Basically, futures are a leveraged trading method that almost all coin exchanges support. Its essence is predicting whether the price trend will go up (Long) or down (Short), then placing an order based on that prediction. If you're correct, you make a profit; if you're wrong, you incur a loss. It sounds simple, but in reality, the risks are quite high, especially for beginners without experience.
The most dangerous aspect is leverage. Exchanges allow you to use leverage up to X100. For example, if you have $1, using X100 means you can borrow an additional $99 to trade with $100. It sounds attractive, but when you lose, all your principal will be liquidated, wiped out completely. That’s why many people lose money in futures trading.
So, how can you control risks when trading futures? I have a few tips based on my personal experience.
First, you must use SL (Stop Loss) and TP (Take Profit). Most exchanges have automatic features for these two. When placing an order, always set these two points in advance; never leave them at default.

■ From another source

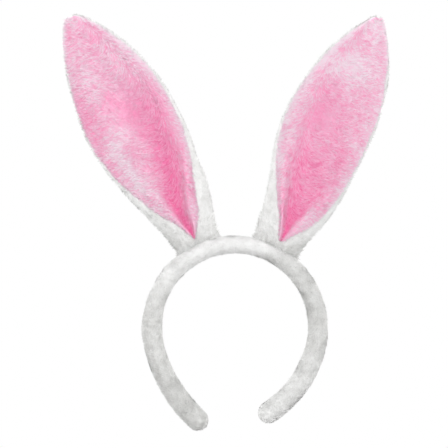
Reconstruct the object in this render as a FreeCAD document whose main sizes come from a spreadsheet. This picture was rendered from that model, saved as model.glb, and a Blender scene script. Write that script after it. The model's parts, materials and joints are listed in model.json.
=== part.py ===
# Animal ears headband: a padded plush C-shaped band with two wired, cupped rabbit ears.
# Frame: millimetres, +Z up as worn, the ears' pink fronts face -Y, the origin is the centre of
# the round part of the head opening.
import FreeCAD
import Part
import math
import os
import Sketcher

Vector = FreeCAD.Vector
os.makedirs("parts", exist_ok=True)
doc = FreeCAD.newDocument("AnimalEarsHeadband")
dims = doc.addObject("Spreadsheet::Sheet", "Dims")

DRIVING = [
    # the band: a circular arc over the head, then a flatter arc (radius and length) down to each tip
    ("band_radius", 64.8), ("bend_angle", 105.0),
    ("left_bow", 114.0), ("right_bow", 85.0), ("left_tail", 74.4), ("right_tail", 71.4),
    # half sizes of the band's oval section at the top, beside the head and at the tips
    ("thick_top", 6.9), ("thick_side", 8.0), ("thick_end", 9.0),
    ("wide_top", 8.5), ("wide_side", 9.3), ("wide_end", 10.0),
    ("sleeve_wall", 1.6), ("core_thick", 1.8), ("core_width", 9.0), ("core_short", 12.0),
    ("flex_angle", 57.0), ("body_gap", 0.3), ("clearance", 0.2),
    # the sleeve's closing seam, and the knots that gather its closed ends
    ("seam_thread", 0.35), ("seam_short", 12.0), ("knot_radius", 1.4), ("knot_height", 0.8),
    # where each ear stands on the band, how it leans, how it is turned, and its share of full size
    ("left_root", 25.0), ("left_lean", 28.0), ("left_turn", 4.0), ("left_share", 1.0),
    ("right_root", 27.0), ("right_lean", 24.0), ("right_turn", -9.0), ("right_share", 0.975),
    # the gathered root, the glue under it (length, width, height and shift back) and its stitches
    ("pivot_lift", 0.6), ("root_radius", 7.5), ("root_length", 34.0), ("root_seat", 46.0),
    ("glue_thick", 0.8), ("glue_length", 30.0), ("glue_width", 6.0), ("glue_height", 8.0), ("glue_back", 1.5),
    ("stitch_radius", 0.4), ("stitch_length", 3.6), ("stitch_pitch", 4.2), ("stitch_gap", 0.15),
    # the layers of an ear: where each starts and ends, as a share of the padded thickness from
    # behind, and how far it keeps clear of the pink panel's edge
    ("back_from", 0.0), ("back_to", 1.0), ("back_side", 0.0),
    ("recess_from", 0.38), ("recess_to", 1.12), ("recess_side", 0.05),
    ("wadding_from", 0.42), ("wadding_to", 0.68), ("wadding_side", 3.2),
    ("front_from", 0.73), ("front_to", 1.0), ("front_side", 0.4),
    # the ear's spine line, the wire along its edge and its edge seam
    ("spine_depth", 8.0), ("panel_top", 187.0),
    ("wire_radius", 0.5), ("wire_layer", 0.6), ("wire_side", 1.9), ("wire_lift", 0.0),
    ("thread_radius", 0.35), ("thread_layer", 1.0), ("thread_side", 0.2), ("thread_lift", 0.5),
]
# sections across an ear, from root to tip: height, width, depth of the cup, padded thickness,
# and the share of the width that the pink panel takes
EAR_SECTIONS = [
    (10.0, 40.0, 14.0, 8.0, 0.42),
    (30.0, 50.5, 15.0, 9.0, 0.56),
    (60.0, 63.5, 14.0, 9.0, 0.76),
    (100.0, 73.5, 12.5, 9.0, 0.88),
    (130.0, 69.5, 10.0, 9.0, 0.91),
    (160.0, 53.5, 7.0, 8.0, 0.90),
    (180.0, 37.0, 4.5, 7.0, 0.87),
    (193.0, 22.0, 2.5, 6.0, 0.80),
    (200.0, 9.0, 0.9, 4.5, 0.60),
]
SECTION_WORDS = ("height", "width", "cup", "thick", "pink")
ROW_LETTERS = "ABCDEFGHI"

row = 0
for alias, value in DRIVING:
    row += 1
    dims.set(f"A{row}", alias)
    dims.set(f"B{row}", str(value))
    dims.setAlias(f"B{row}", alias)
for letter, section in zip(ROW_LETTERS, EAR_SECTIONS):
    for word, value in zip(SECTION_WORDS, section):
        row += 1
        dims.set(f"A{row}", f"ear_{word}_{letter}")
        dims.set(f"B{row}", str(value))
        dims.setAlias(f"B{row}", f"ear_{word}_{letter}")
doc.recompute()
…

Second, regarding leverage, I recommend: if trading BTC, do not exceed X5. If trading ETH or Altcoins, X3 is reasonable. The higher the leverage, the greater the risk, and the closer the liquidation point.
Third, split your capital into multiple rounds. Instead of putting all in one order, divide it into parts to increase your ability to withstand losses. Also, try to keep a distance from the liquidation point as far as possible, so you don’t get liquidated just by a quick glance.
In summary, you now understand what futures are, but the important thing is to clearly understand the risks and how to manage them before participating. This is just sharing experience, not investment advice. Do your own research and think carefully before making decisions.